Repeat the lines of the data that follow, please, starting at the first and stopping after the one with "return cloth.mix(far <".

BEGIN INFORMATION GIVEN

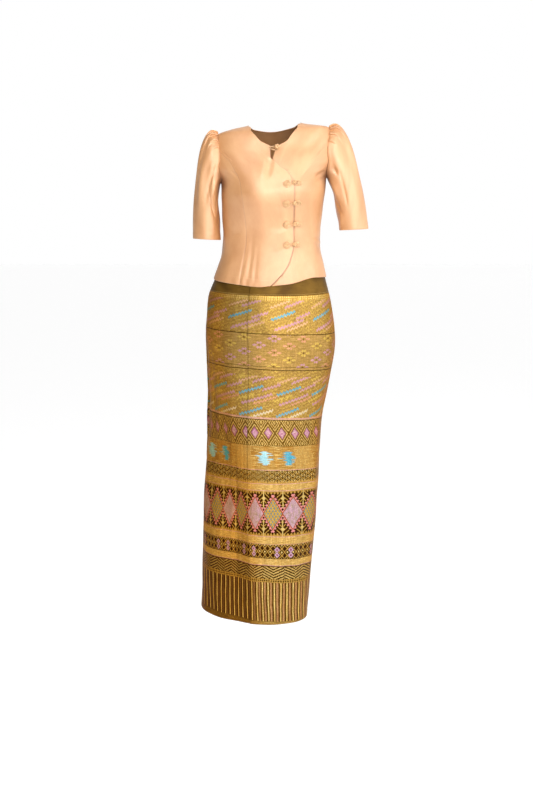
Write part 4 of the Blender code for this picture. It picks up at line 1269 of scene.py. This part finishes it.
def great_diamonds(cloth):
    """A row of tall diamonds, gold and lilac by turns, edged with teeth; gold sprays fill the corners."""
    u, v, random = cloth.u, cloth.v, cloth.random
    x, y = u.around(0, 48), v - 982
    far = abs(x) / 24.7 + abs(y) / 43
    corner_x, corner_y = u.off(24, 48), abs(y)
    boughs = ((corner_x * 0.9 + corner_y).off(3, 10.5) < 1.4) * (corner_x < 14)
    stem = (corner_x < 1.3).most((corner_x / 5 + abs(corner_y - 40) / 7) < 1)
    crown = (u.off(4, 8) / 3 + abs(corner_y - 54) / 4) < 1
    crown = (abs(corner_y - 57.5) < 1.6).most(crown)
    spray = stem.most(boughs).most(crown) * (far > 1.3)
    ground = cloth.paint(cloth.mottled(DEEP, BROWN), spray, cloth.mix(stem, GOLD, PALE_GOLD), 0.5, 0.5)
    along = corner_y * 0.867 - abs(x) * 0.498
    teeth = (far < 1.27) * (along.off(2, 9.4) < 2.3)
    ground = cloth.over(ground, ((far < 1.1).most(teeth), PINK_TOOTH), (far < 1.04, RUST))
    rising, falling = x / 8.2 + y / 14.3, x / 8.2 - y / 14.3
    grid = (rising.off(0, 1) < 0.13).most(falling.off(0, 1) < 0.13)
    cell = (rising.off(0.5, 1) < 0.25) * (falling.off(0.5, 1) < 0.25)
    gold = cloth.mix(grid, cloth.mix(cell, GREEN_GOLD, SLATE), GOLD)
    lilac = cloth.mix(cloth.noise(u / 6, v / 24, 3).ramp(0.35, 0.65), LILAC_BRIGHT, LILAC_GREY)
    lilac = cloth.mix((random > 0.85) * 0.4, lilac, PALE_GOLD)
    lilac = cloth.mix(cloth.noise(u / 4, v / 11, 3).ramp(0.52, 0.66) * 0.5, lilac, GREEN_GOLD)
    return cloth.mix(far < 0.94, ground, cloth.mix(u.off(0, 96) < 24, lilac, gold))


def small_lattice(cloth):
    """Gold crosses and triangles on a dark ground, with pairs of plum lozenges."""
    u, v = cloth.u, cloth.v
    across, down = u.off(0, 14), (v - 1064).off(0, 18)
    ground = cloth.paint(cloth.mottled(DEEP, BROWN), abs(across - down * (28 / 36)) < 1.25, GOLD, 0.6, 0.4)
    dots = (u.off(7, 14) / 2.2 + down / 3.2) < 1
    ground = cloth.mix(dots * 0.9, ground, PALE_GOLD)
    y = abs(abs(v - 1083) - 7)
    for centre in (10, 43):
        far = u.off(centre, 96) / 6.6 + y / 8
        ground = cloth.over(ground, (far < 1.2, DEEP), (far < 1, cloth.mix(far < 0.42, LILAC_BRIGHT, PLUM)))
    return ground


def chevrons(cloth):
    """Gold hatching that turns its slope by turns, on a dark ground."""
    sign = (cloth.u.around(0, 54) > 0) * 2 - 1
    hatch = (cloth.v + cloth.u * sign * 0.5).past(0, 7.2) < (cloth.random * 1.2 + 3.2)
    ground = cloth.mottled(DEEP, BROWN, 0.5)
    ground = cloth.paint(ground, hatch, cloth.mottled(GOLD, PALE_GOLD), 0.5, 0.45)
    # Painted shade: the ground darkens toward brown away from the lit front
    return cloth.mix(cloth.painted_shade * 0.35, ground, BROWN)


def upright_stripes(cloth):
    """Gold and copper bars on a streaked brown ground."""
    u, v = cloth.u, cloth.v
    bar = (cloth.across + (cloth.noise(u / 60, v / 55, 1) - 0.5) * 3).past(0, 16)
    streaks = cloth.noise(u / 1.6, v / 40).ramp(0.3, 0.7)
    # Painted shade: the copper darkens to brown, and the ground to dark, away from the lit front
    copper = cloth.mix(cloth.painted_shade * 0.6, cloth.mix(streaks, COPPER, COPPER_LIGHT), BROWN)
    ground = cloth.mix(bar.within(6.4, 11.2), cloth.mix(streaks, BROWN, STRIPE_GROUND), copper)
    ground = cloth.mix(cloth.painted_shade * 0.35, ground, DEEP)
    return cloth.mix(bar < 3.1, ground, cloth.mix(streaks, GOLD, PALE_GOLD))


def brocade_border():
    """The border cloth: its woven bands, each under a line or two, and its plain hem."""
    cloth = Brocade("brocade_border", 0.8)
    u, v = cloth.u, cloth.v
    dots = (u.off(0, 6) / 2.4 + v.off(1159, 5.4) / 2.2) < 1
    # A lit and a shaded copy of the hem's ground; the hem band picks between them by the painted shade
    hem = (cloth.flecked(OLIVE, TAN, 0, 30), cloth.flecked(HEM_BROWN, OLIVE, 0, 30))
    stitch = (abs(v - 1267.6) < 0.6) * (u.past(0, 4.2) < 2.8)
    bands = (
        (0, lattice_band(cloth)),
        (807.0, DEEP_LINE),
        (808.2, clouds(cloth)),
        (868.6, ROSE),
        (870.4, zigzags(cloth)),
        (904.6, ROSE),
        (906.4, stripe(cloth)),
        (921.4, ROSE),
        (923.4, great_diamonds(cloth)),
        (1041.5, ROSE),
        (1043.2, stripe(cloth)),
        (1061.0, cloth.mix(0.5, ROSE, GOLD)),
        (1062.6, BROWN_LINE),
        (1064, small_lattice(cloth)),
        (1099, BROWN_LINE),
        (1100.4, stripe(cloth)),
        (1116.6, ROSE),
        (1118.4, BROWN_LINE),
        (1121, chevrons(cloth)),
        (1154, cloth.mix(dots, cloth.mottled(OLIVE, GOLD), DEEP)),
        (1164, upright_stripes(cloth)),
        (1266, cloth.mix(stitch, cloth.mix(cloth.painted_shade, *hem), DEEP)),
    )
    return cloth.woven(bands)


def placed(name, data, place, turned=(0, 0, 0)):
    """A new object in the scene."""
    made = bpy.data.objects.new(name, data)
    made.location, made.rotation_euler = place, turned
    bpy.context.scene.collection.objects.link(made)
    return made


def camera():
    eye = bpy.data.cameras.new("camera")
    eye.sensor_fit, eye.sensor_height, eye.lens = "VERTICAL", SENSOR, LENS
    eye.dof.use_dof = False
    bpy.context.scene.camera = placed("camera", eye, CAMERA_PLACE, (math.radians(90 - CAMERA_DOWN), 0, 0))


def lamp(name, place, aim, size, power, spread):
    light = bpy.data.lights.new(name, "AREA")
    light.shape = "DISK"
    light.size, light.energy, light.color = size, power, LAMP_COLOUR
    light.spread = math.radians(spread)
    direction = mathutils.Vector(aim) - mathutils.Vector(place)
    placed(name, light, place, direction.to_track_quat("-Z", "Y").to_euler())


def studio():
    """A plain white room with soft lamps, brightest at one side, and its pale floor."""
    scene = bpy.context.scene
    scene.view_settings.view_transform = "Standard"
    scene.view_settings.look = "None"
    scene.world = bpy.data.worlds.new("studio")
    scene.world.use_nodes = True
    tree = scene.world.node_tree
    place = new_node(tree, "TexCoord", {}).outputs["Generated"]
    toward = new_node(tree, "VectorMath", {0: place, 1: BRIGHT_SIDE}, operation="DOT_PRODUCT")
    inputs = BRIGHTNESS | {"Value": toward.outputs["Value"]}
    glow = new_node(tree, "MapRange", inputs, interpolation_type="SMOOTHSTEP")
    feed(tree, glow.outputs["Result"], tree.nodes["Background"].inputs["Strength"])
    feed(tree, (1, 1, 1, 1), tree.nodes["Background"].inputs["Color"])
    for row in LAMPS:
        lamp(*row)
    mesh = bpy.data.meshes.new("floor")
    corners = ((-1, -1), (1, -1), (1, 1), (-1, 1))
    mesh.from_pydata([(x * FLOOR_REACH, y * FLOOR_REACH, FLOOR) for x, y in corners], [], [(0, 1, 2, 3)])
    paint = bpy.data.materials.new("floor")
    paint.use_nodes = True
    tree = paint.node_tree
    grain = new_node(tree, "TexNoise", {"Scale": 3}).outputs["Fac"]
    tone = new_node(tree, "MapRange", {"Value": grain, "To Min": 0.80, "To Max": 0.84}).outputs["Result"]
    shine = {"Base Color": tone, "Roughness": 0.7, "Emission Color": (1, 1, 1, 1), "Emission Strength": 0.40}
    for name, value in shine.items():
        feed(tree, value, tree.nodes["Principled BSDF"].inputs[name])
    mesh.materials.append(paint)
    placed("floor", mesh, (0, 0, 0))


def build():
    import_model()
    camera()
    studio()
    gold = satin("satin", 0, SATIN_DEEP, SATIN_BRIGHT)
    cords = satin("frog_satin", 0.04, CORD_DEEP, CORD_BRIGHT)
    front_panels(gold)
    back_panel(gold)
    for row in SLEEVES:
        sleeve(gold, *row)
    neck_fastening(cords)
    for number, row in enumerate(FROGS, start=2):
        frog(number, *row, cords)
    skirt_strip("skirt_waistband", WAIST_TOP, WAISTBAND_END, WAISTBAND_ROWS, olive_twill())
    skirt_strip("skirt_body", WAISTBAND_END, BORDER_TOP, BODY_ROWS, brocade_body())
    skirt_strip("skirt_border", BORDER_TOP, SKIRT_HEM, BORDER_ROWS, brocade_border(), hemmed=True)


build()
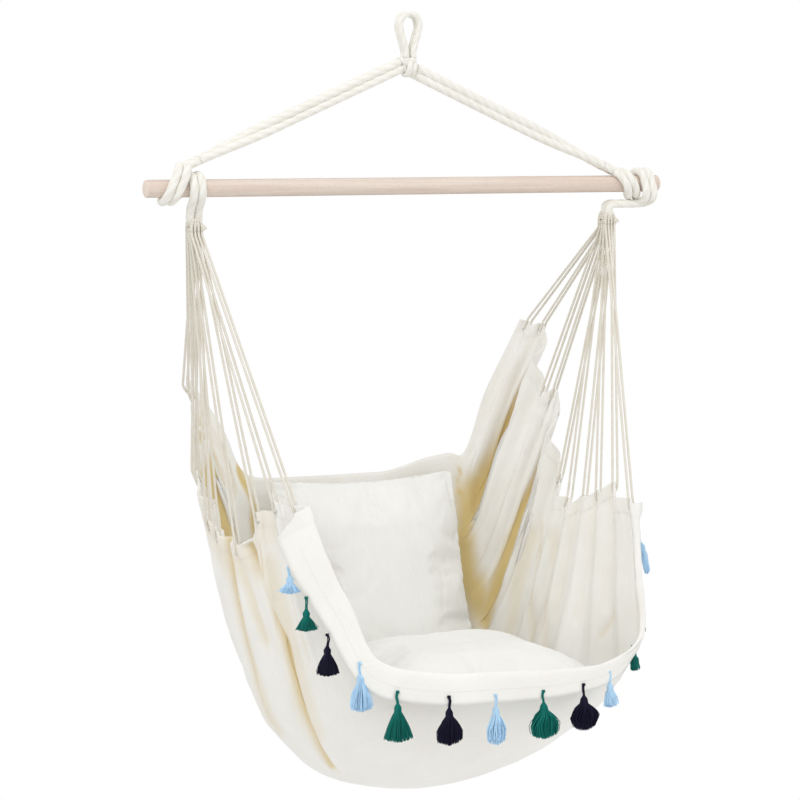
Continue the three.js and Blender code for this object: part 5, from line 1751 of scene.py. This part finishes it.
@dataclass
class Tassels:
    """The row of yarn tassels along the turned-over hem, each on its own joint."""

    head_radius: float = 6.0 * MM
    neck_radius: float = 3.9 * MM
    skirt_radius: float = 23 * MM
    length: float = 76 * MM
    thread_drop: float = 18 * MM
    neck_drop: float = 30 * MM
    strand_radius: float = 0.8 * MM
    strands: int = 340
    flat_share: float = 0.46
    head_share: float = 0.24
    end_unevenness: float = 4.5 * MM
    curl: float = 0.9 * MM
    steps: int = 7
    looks: tuple[TasselLook, ...] = (
        TasselLook(0.80, 1.0, 3, 0.64, 0.0), TasselLook(0.86, 1.0, 3, 0.72, 0.0), TasselLook(0.92, 1.0, 3, 0.90, 0.2),
        TasselLook(0.96, 1.4, 5, 1.05, 0.4), TasselLook(1.20, 1.2, 4, 1.09, 0.15), TasselLook(1.22, 1.3, 9, 1.06, 0.6),
        TasselLook(0.92, 1.8, 7, 1.10, 0.8), TasselLook(1.66, 1.3, 6, 1.06, 0.7), TasselLook(1.48, 1.1, 4, 1.04, 0.95),
        TasselLook(0.96, 1.2, 4, 0.80, 0.3), TasselLook(1.12, 1.8, 7, 0.56, 0.3, 0.55), TasselLook(0.95, 1.2, 4, 0.75),
        TasselLook(0.74, 1.5, 6, 0.98, 0.5),
    )

    def frame_of(self, number: int) -> tuple[Matrix, str]:
        """Where one tassel hangs and how it is turned, worked out from its joint and its solid.

        Args:
            number: the tassel's number, from 1.

        Returns:
            The matrix from its own axes to the chair's, and its node's name.
        """
        node = f"tassel_{number:02d}"
        joint = next(j for j in frame["joints"] if j["child"] == node)
        anchor = Vector(joint["pos_m"])
        axis = Vector(joint["axis"]).normalized()
        places = np.array([v.co for v in frame["nodes"][node].data.vertices])
        away = np.linalg.norm(places - np.array(anchor), axis=1)
        low = Vector(places[away > 0.9 * away.max()].mean(axis=0))
        up = (anchor - low).normalized()
        side = (axis - up * axis.dot(up)).normalized()
        back = up.cross(side)
        turned = Matrix((side, back, up)).transposed().to_4x4()
        return Matrix.Translation(anchor) @ turned, node

    def strand_routes(self, look: TasselLook, rng: np.random.Generator) -> np.ndarray:
        """The routes of a skirt's strands.

        Args:
            look: the tassel's own width and fluff.
            rng: the seeded source of its unevenness.

        Returns:
            Points by strand and step, in the tassel's own axes.
        """
        count = self.strands
        angle = rng.uniform(0, TURN, count)
        share = np.sqrt(rng.uniform(0, 1, count)) * 0.97
        end_share = np.clip(share * rng.uniform(0.86, 1.06, count), 0, 1.1)
        length = self.length * look.length_share - rng.uniform(0, self.end_unevenness, count) * look.fluff
        length = length + 1.5 * MM * (1 - share) - 6 * MM * look.belly * share ** 3
        t = np.linspace(0, 1, self.steps + 1)[None, :]
        head = np.clip(t / self.head_share, 0, 1)
        skirt = np.clip((t - self.head_share) / (1 - self.head_share), 0, 1)
        head_reach = self.neck_radius + (self.head_radius - self.neck_radius) * np.sin(head * math.pi)
        reach = share[:, None] * head_reach * (0.35 + 0.65 * smooth(head * 3))
        wide = self.skirt_radius * look.width_share * end_share[:, None]
        ball = np.sin(np.clip(skirt * 1.3, 0, 1) * math.pi / 2) * (1 - 0.34 * smooth((skirt - 0.62) / 0.38))
        flare = skirt ** 0.86 * (1 - look.belly) + ball * look.belly
        reach = reach + (wide - share[:, None] * self.neck_radius) * flare
        curl = rng.normal(0, self.curl, (2, count, 1)) * look.fluff * skirt ** 2
        x = reach * np.cos(angle)[:, None] + curl[0]
        # Flatter on the side that faces the cloth, so that it clears it when it swings back
        flat_share = np.where(np.sin(angle) < 0, self.flat_share * 0.6, self.flat_share)[:, None]
        y = reach * np.sin(angle)[:, None] * (1 + (flat_share - 1) * smooth(skirt * 1.6)) + np.abs(curl[1]) * 0.4
        top = -self.thread_drop * look.thread_share
        neck = -self.neck_drop * look.thread_share
        z = np.where(t < self.head_share, top + (neck - top) * head, neck + (-length[:, None] - neck) * skirt)
        bow = 1 - 0.04 * np.abs(x) / self.skirt_radius * skirt
        return np.stack([x, y, z * bow], axis=-1)

    def strand_mesh(self, routes: np.ndarray, radius: float) -> tuple[np.ndarray, np.ndarray]:
        """Three-sided strands along routes.

        Args:
            routes: points by strand and step.
            radius: the strands' radius.

        Returns:
            The vertices and the four-cornered faces.
        """
        count, steps, _ = routes.shape
        way = unit(np.gradient(routes, axis=1))
        side = unit(np.cross(way, (0.2, 0.97, 0.1)))
        other = np.cross(way, side)
        angles = np.arange(3) * TURN / 3
        taper = np.linspace(1, 0.7, steps)[None, :, None, None]
        ring = (side[:, :, None] * np.cos(angles)[:, None] + other[:, :, None] * np.sin(angles)[:, None])
        places = (routes[:, :, None] + ring * radius * taper).reshape(-1, 3)
        base = (np.arange(count)[:, None, None] * steps + np.arange(steps - 1)[None, :, None]) * 3
        k, after = np.arange(3), (np.arange(3) + 1) % 3
        quads = np.stack([base + k, base + after, base + after + 3, base + k + 3], axis=-1).reshape(-1, 4)
        return places, quads

    def build_one(self, number: int, finishes: dict[Yarn, bpy.types.Material]) -> bpy.types.Object:
        """Makes one tassel: thread, tied head and loose skirt.

        Args:
            number: its number from the left, from 1.
            finishes: the material of each yarn.

        Returns:
            The tassel.
        """
        rng = np.random.default_rng(900 + number)
        look = self.looks[number - 1]
        yarn = list(Yarn)[(number - 1) % 3]
        place, node = self.frame_of(number)
        routes = self.strand_routes(look, rng)
        strays = self.strand_routes(look, rng)[:look.strays]
        strays[..., 0] += np.linspace(0, 1, self.steps + 1)[None, :] ** 2 * rng.uniform(-9, 9, (look.strays, 1)) * MM
        places, faces = self.strand_mesh(np.concatenate([routes, strays]), self.strand_radius)
        tone = np.repeat(rng.uniform(0, 1, self.strands + look.strays), (self.steps + 1) * 3)
        skirt = make_mesh(f"tassel_{number:02d}_yarn", places, faces)
        give_attribute(skirt, "strand", tone)
        tie = Laid(1.0 * MM, 6 * MM, groove_share=0.2, sides=6, steps_per_turn=6)
        drop = look.thread_share
        binding = [(self.neck_radius * math.cos(a) * 1.08, self.neck_radius * math.sin(a) * 1.08,
                    -self.neck_drop * drop + 2.6 * MM - a / TURN * 1.5 * MM) for a in np.linspace(0, 3.2 * TURN, 60)]
        thread = Laid(1.3 * MM, 9 * MM, groove_share=0.2, sides=6, steps_per_turn=6)
        ties = [tie.along("binding", binding)]
        sway = 2.5 * MM * math.sin(number * 1.7)
        for k in (-1, 1):
            ties.append(thread.along("thread", [
                (k * 0.9 * MM, 0, 1.5 * MM), (k * 1.3 * MM + sway * drop, 0, -7 * MM * drop),
                (k * 1.1 * MM + sway * 0.4 * drop, 0, -14 * MM * drop),
                (k * 1.6 * MM, 0, -self.thread_drop * drop - 3 * MM)], phase=k))
        loops = [(2.1 * MM * math.cos(a), 2.1 * MM * math.sin(a), 1.6 * MM * math.sin(a * 1.5))
                 for a in np.linspace(0, 2 * TURN, 40)]
        ties.append(thread.along("small_knot", loops))
        for tied in ties:
            give_attribute(tied, "strand", np.full(len(tied.data.vertices), 0.1))
        tassel = join(f"tassel_{number:02d}_yarn", [skirt] + ties)
        tassel.data.transform(place)
        settle(tassel, node, finishes[yarn], (node,))
        return tassel

    def build(self) -> None:
        """Makes all the tassels."""
        finishes = {yarn: YarnFinish(yarn).make() for yarn in Yarn}
        for number in range(1, len(self.looks) + 1):
            self.build_one(number, finishes)


@dataclass
class Studio:
    """The camera at the photograph's angle, a pale floor and soft light."""

    azimuth: float = -25.0
    pitch: float = 6.21
    distance: float = 4.5
    lens: float = 113.46
    sensor: float = 36.0
    aside: float = -14.6 * MM
    target_z: float = -667.7 * MM
    floor_drop: float = 1.95
    floor_radius: float = 1.45
    floor_colour: str = "F4F4F4"
    floor_white: float = 0.6
    ambient: float = 0.84

    def place_camera(self) -> None:
        """Sets up the camera."""
        a, e = math.radians(self.azimuth), math.radians(self.pitch)
        back = Vector((math.sin(a) * math.cos(e), -math.cos(a) * math.cos(e), math.sin(e)))
        target = Vector((math.cos(a), math.sin(a), 0)) * self.aside + Vector((0, 0, self.target_z))
        data = bpy.data.cameras.new("camera")
        data.lens, data.sensor_width = self.lens, self.sensor
        camera = bpy.data.objects.new("camera", data)
        camera.location = target + back * self.distance
        camera.rotation_euler = (math.pi / 2 - e, 0, a)
        bpy.context.scene.collection.objects.link(camera)
        bpy.context.scene.camera = camera

    def add_lamp(self, name: str, place: tuple, size: float, power: float) -> None:
        """Hangs one soft square lamp that looks at the middle of the chair.

        Args:
            name: the lamp's name.
            place: where it hangs.
            size: its side.
            power: its power in watts.
        """
        data = bpy.data.lights.new(name, "AREA")
        data.shape, data.size, data.energy = "SQUARE", size, power
        lamp = bpy.data.objects.new(name, data)
        lamp.location = place
        aim = Vector((0, 0, self.target_z)) - Vector(place)
        lamp.rotation_euler = aim.to_track_quat("-Z", "Y").to_euler()
        bpy.context.scene.collection.objects.link(lamp)

    def seen(self, tree: bpy.types.NodeTree) -> bpy.types.NodeSocket:
        """Is this ray the camera's, a mirror's or a glass's, as a number from 0 to 1."""
        path = add_node(tree, "LightPath").outputs
        either = add_node(tree, "Math", {0: path["Is Camera Ray"], 1: path["Is Glossy Ray"]}, operation="MAXIMUM")
        return add_node(tree, "Math", {0: either.outputs[0], 1: path["Is Transmission Ray"]},
                        operation="MAXIMUM").outputs[0]

    def light_world(self) -> None:
        """Makes the world white to the camera and a plain soft light to the chair."""
        world = bpy.data.worlds.new("studio")
        world.use_nodes = True
        bpy.context.scene.world = world
        tree = world.node_tree
        background = tree.nodes["Background"]
        background.inputs["Color"].default_value = (1, 1, 1, 1)
        strength = add_node(tree, "Mix", {0: self.seen(tree), 2: self.ambient, 3: 1.0})
        tree.links.new(strength.outputs[0], background.inputs["Strength"])

    def lay_floor(self) -> None:
        """Lays a round pale floor below the chair, which keeps its shadow."""
        bpy.ops.object.select_all(action="DESELECT")
        bpy.ops.mesh.primitive_circle_add(vertices=96, radius=self.floor_radius, fill_type="NGON",
                                          location=(0, 0, -self.floor_drop))
        floor = bpy.context.object
        floor.name = "studio_floor"
        bpy.ops.object.transform_apply(location=True)
        material = bpy.data.materials.new("pale_studio_floor")
        material.use_nodes = True
        tree = material.node_tree
        shader = tree.nodes["Principled BSDF"]
        shader.inputs["Base Color"].default_value = linear(self.floor_colour)
        shader.inputs["Roughness"].default_value = 0.9
        white = add_node(tree, "Emission", {"Color": (1, 1, 1, 1), "Strength": 1.0})
        share = add_node(tree, "Math", {0: self.seen(tree), 1: self.floor_white}, operation="MULTIPLY")
        mix = add_node(tree, "MixShader", {0: share.outputs[0], 1: shader.outputs[0], 2: white.outputs[0]})
        tree.links.new(mix.outputs[0], tree.nodes["Material Output"].inputs["Surface"])
        floor.data.materials.append(material)

    def build(self) -> None:
        """Sets up the camera, the floor, the world and the lamps."""
        bpy.context.scene.view_settings.view_transform = "Standard"
        self.place_camera()
        self.lay_floor()
        self.light_world()
        self.add_lamp("key", (-2.2, -2.0, 3.0), 2.2, 50)
        self.add_lamp("fill", (2.4, -3.2, 0.4), 2.6, 16)


def main() -> None:
    """Builds the studio and the chair, piece by piece."""
    logging.basicConfig(level=logging.INFO, format="%(name)s: %(message)s")
    Studio().build()
    rope = CottonFinish().make()
    canvas = CanvasFinish("unbleached_cotton_canvas").make()
    cover = CanvasFinish("cotton_cushion_cover", high="F3F3F0", low="ECEBE6").make()
    bar = Bar()
    bar.build(BeechFinish().make())
    ropes = Suspension(bar)
    ropes.build(rope)
    pouch = Pouch()
    seat = pouch.build(canvas)
    stitching = Stitching(pouch).build(canvas)
    # The cord's low colour is painted shade, deeper and browner in the grooves between its strands
    thin_cord = CottonFinish("laid_cotton_cord", "F0EDE4", "D0C5AF", 17 * MM, 0.6, 9).make()
    cords = SeatCords(ropes, pouch)
    cords.build(thin_cord)
    log.info("the pouch has %.3f square metres of cloth", pouch.area)
    Cushion("seat_pad_cover", "seat_cushion", "seat_cushion", 420 * MM, 394 * MM, (40 * MM, -126 * MM),
            corner_share=0.08, fill=0.75, free_growth=12 * MM).build(cover)
    Cushion("back_pad_cover", "back_cushion", "back_cushion", 400 * MM, 470 * MM, (0.0, 0.0),
            upright=True, skew=44 * MM, fill=0.65).build(cover)
    Tassels().build()


if __name__ == "__main__":
    main()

END INFORMATION GIVEN

OUTPUT BELOW:
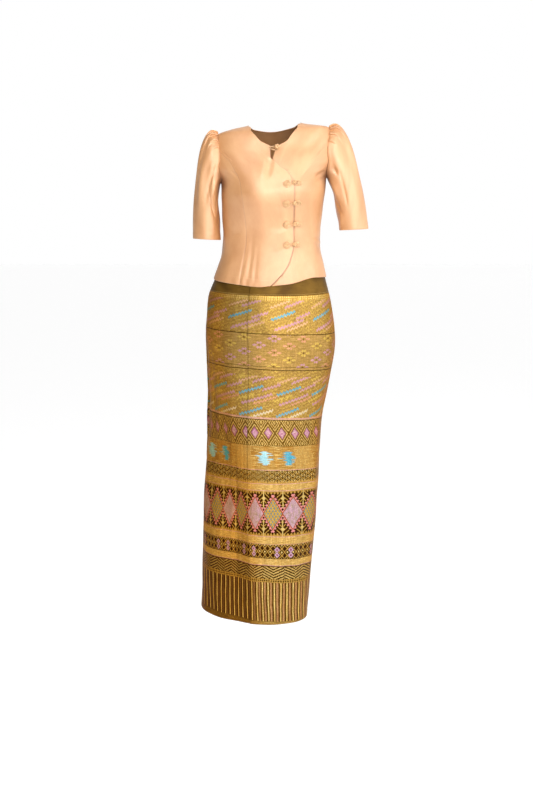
Write part 4 of the Blender code for this picture. It picks up at line 1269 of scene.py. This part finishes it.
def great_diamonds(cloth):
    """A row of tall diamonds, gold and lilac by turns, edged with teeth; gold sprays fill the corners."""
    u, v, random = cloth.u, cloth.v, cloth.random
    x, y = u.around(0, 48), v - 982
    far = abs(x) / 24.7 + abs(y) / 43
    corner_x, corner_y = u.off(24, 48), abs(y)
    boughs = ((corner_x * 0.9 + corner_y).off(3, 10.5) < 1.4) * (corner_x < 14)
    stem = (corner_x < 1.3).most((corner_x / 5 + abs(corner_y - 40) / 7) < 1)
    crown = (u.off(4, 8) / 3 + abs(corner_y - 54) / 4) < 1
    crown = (abs(corner_y - 57.5) < 1.6).most(crown)
    spray = stem.most(boughs).most(crown) * (far > 1.3)
    ground = cloth.paint(cloth.mottled(DEEP, BROWN), spray, cloth.mix(stem, GOLD, PALE_GOLD), 0.5, 0.5)
    along = corner_y * 0.867 - abs(x) * 0.498
    teeth = (far < 1.27) * (along.off(2, 9.4) < 2.3)
    ground = cloth.over(ground, ((far < 1.1).most(teeth), PINK_TOOTH), (far < 1.04, RUST))
    rising, falling = x / 8.2 + y / 14.3, x / 8.2 - y / 14.3
    grid = (rising.off(0, 1) < 0.13).most(falling.off(0, 1) < 0.13)
    cell = (rising.off(0.5, 1) < 0.25) * (falling.off(0.5, 1) < 0.25)
    gold = cloth.mix(grid, cloth.mix(cell, GREEN_GOLD, SLATE), GOLD)
    lilac = cloth.mix(cloth.noise(u / 6, v / 24, 3).ramp(0.35, 0.65), LILAC_BRIGHT, LILAC_GREY)
    lilac = cloth.mix((random > 0.85) * 0.4, lilac, PALE_GOLD)
    lilac = cloth.mix(cloth.noise(u / 4, v / 11, 3).ramp(0.52, 0.66) * 0.5, lilac, GREEN_GOLD)
    return cloth.mix(far < 0.94, ground, cloth.mix(u.off(0, 96) < 24, lilac, gold))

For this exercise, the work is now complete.